Platner strongly rejects all the allegations against him. He claimed ignorance for getting the tattoo as a drunken marine – denying he called it “my Totenkopf” as reported – and blamed his undiagnosed post-traumatic stress disorder for misdeeds. He was finally forced to stand aside on Friday after being accused of rape by a former girlfriend. He denies it, claiming that “a corporate media system and the political establishment got to act as judge, jury, and executioner”.
Yet, this marks the tawdry end to an insurgent campaign that began almost a year earlier with that video showing him farming oysters, chopping wood and talking about “hardscrabble” folks in his coastal state. “I’m not afraid to name an enemy. And the enemy is the oligarchy. It’s the billionaires who pay for it, and the politicians who sell us out.”
The video grabbed 2.5 million views within 24 hours and raised $1m (£0.75m) in barely a week. Within a fortnight, his candidature won backing from the left’s long-standing icon Bernie Sanders, hailing “a proud member of America’s working class” for “building a movement strong enough to take on the oligarchy”. Other key figures on the progressive and democratic socialist left hastily followed suit to support this gruff tribune of the people who had emerged seemingly from the grass roots. His surging support, energetic campaigning and compelling rhetoric forced 77-year-old state Governor Janet Mills – pick of the party’s bumbling leadership – to stand down.
Now, those who endorsed this solipsistic grifter are frantically back-pedalling. There is a backlash against the trio of young leftist consultants who curated his campaign and its implosion highlights the chronic divisions plaguing the party as it struggles to fight back against the Maga crowd. The Democrats have just a fortnight to find a new candidate in this crucial Senate contest, a battle with national and global repercussions since Maine – which voted for Kamala Harris in the 2024 presidential election – is a central plank in their fight to regain control of Congress and restrain Trump’s appalling regime.

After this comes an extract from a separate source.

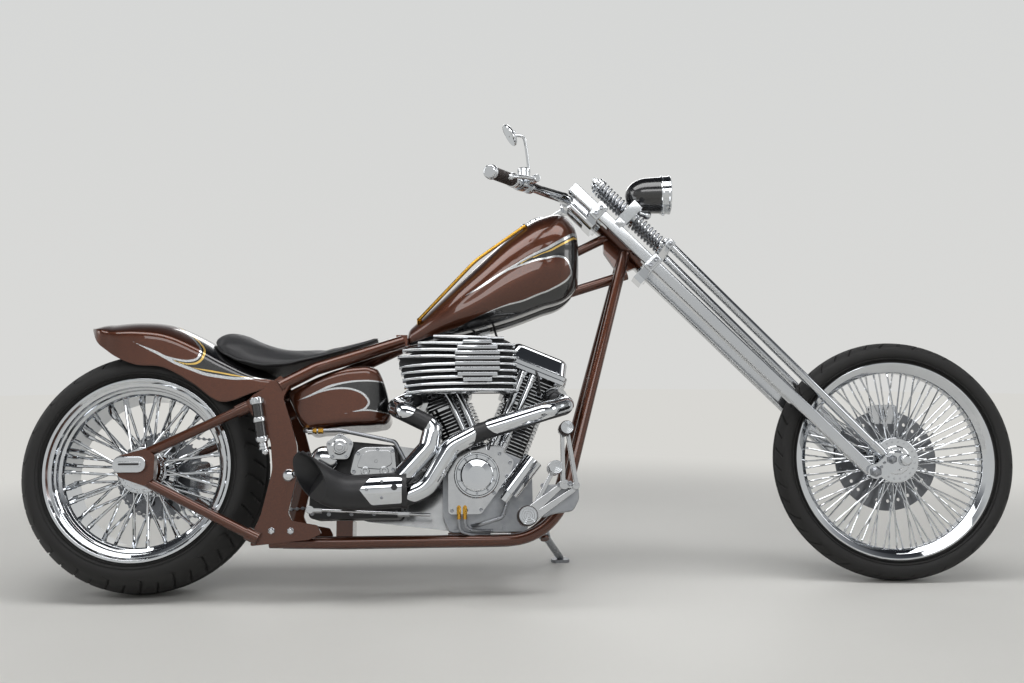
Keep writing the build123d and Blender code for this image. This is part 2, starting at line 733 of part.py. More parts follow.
def rear_caliper():
    """The rear caliper, which grips the sprocket's braking band between the two runs of the chain."""
    grip = caliper(REAR_AXLE, CHAIN_Y, 0.0, REAR_SPROCKET_R)
    y = STAY_Y - STAY_R
    arm = slab([(60.3, 306), (60.3, 344), (100, 352), (100, 298)], 5, y, y + 12)
    return grip + arm


# Fork


def fork_box(s_low, s_high, ahead_low, ahead_high, half_y):
    """A block square to the fork, between two heights along it and two distances ahead of it."""
    middle = on_fork((s_low + s_high) / 2, (ahead_low + ahead_high) / 2)
    plane = Plane(origin=middle, x_dir=AXIS_AHEAD, z_dir=AXIS_UP)
    return plane * Box(ahead_high - ahead_low, 2 * half_y, s_high - s_low)


def rigid_legs():
    """The two square rear legs that run from the upper tree to the rockers."""
    legs = []
    for side in (-1, 1):
        plane = Plane(origin=on_fork(LEG_LOW, 0, side * LEG_Y), x_dir=AXIS_AHEAD, z_dir=AXIS_UP)
        leg = extrude(plane * RectangleRounded(LEG_SIZE, LEG_SIZE, 5), amount=LEG_HIGH - LEG_LOW)
        foot = on_fork(LEG_LOW - 6, 4)
        eye = rod((foot.X, side * (LEG_Y - 17), foot.Z), (foot.X, side * (LEG_Y + 17), foot.Z), 19)
        legs.append(leg + eye)
    return legs


STUD = on_fork(-55, 60)
PIVOT = on_fork(LEG_LOW - 6, 4)


def spring_legs():
    """The two round front legs, with the cross head that joins their tops under the springs."""
    legs = []
    for side in (-1, 1):
        eye = rod((STUD.X, side * (LEG_Y - 12), STUD.Z), (STUD.X, side * (LEG_Y + 12), STUD.Z), 15)
        top = on_fork(SPRING_LEG_HIGH - 16, SPRING_LEG_OFFSET, side * LEG_Y)
        legs.append(rod((STUD.X, side * LEG_Y, STUD.Z), top, SPRING_LEG_R) + eye)
    head = fork_box(
        SPRING_LEG_HIGH - CROSS_HEIGHT, SPRING_LEG_HIGH,
        SPRING_LEG_OFFSET - 14, SPRING_LEG_OFFSET + 14, LEG_Y + 14
    )
    return fused([head, *legs])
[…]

This saga offers lessons reaching far beyond the United States. It shows again how populists try to manufacture “authenticity” to dupe voters – in this case, creating a character who was almost a caricature of what Ivy League consultants imagined should appeal to working-class voters. Such was their enthusiasm for Platner’s story that these ideologues failed to carry out proper vetting, just as we have seen again and again with Britain’s populists on both left and right – most recently with the sexist plumber picked by Reform UK to fight Andy Burnham in last month’s Makerfield by-election. Meanwhile, the shredding of artfully contrived authenticity helps explain Nigel Farage’s fury when quizzed over his £5m gift from a crypto billionaire fan and five mortgage-free properties.
Then there is the corrosive nature of blinkered tribalism. So avowedly progressive supporters and liberal journalists brushed aside the same sort of flaws, bigotry and misogyny that led (correctly) to the lambasting of both Trump and key members of his dismal team. Again, we have seen parallels in Britain with the hard left over antisemitism. Behind this lies the intense factional divisions that torment parties on the liberal-left struggling to respond to a populist reshaping of politics in democracies, torn between radicals – pushing failed policies such as wealth taxes that drive away wealth creators – and moderate party leaderships who look so inert and ill-equipped for politics in this disruptive era.
The Platner farce illustrates the challenges that confront our incoming Labour prime minister as much as the flailing Democratic leadership. After all, as David Axelrod – the strategist who orchestrated Barack Obama’s campaigns – has rightly stated, this candidate was clearly deeply flawed but still struck a chord with many voters who feel politics is failing them. And this is why they fall so readily for charlatans on both left and right who push phoney and simplistic populism – from Maine through to places such as Maidstone, Mansfield and even Burnham’s native terrain of Merseyside.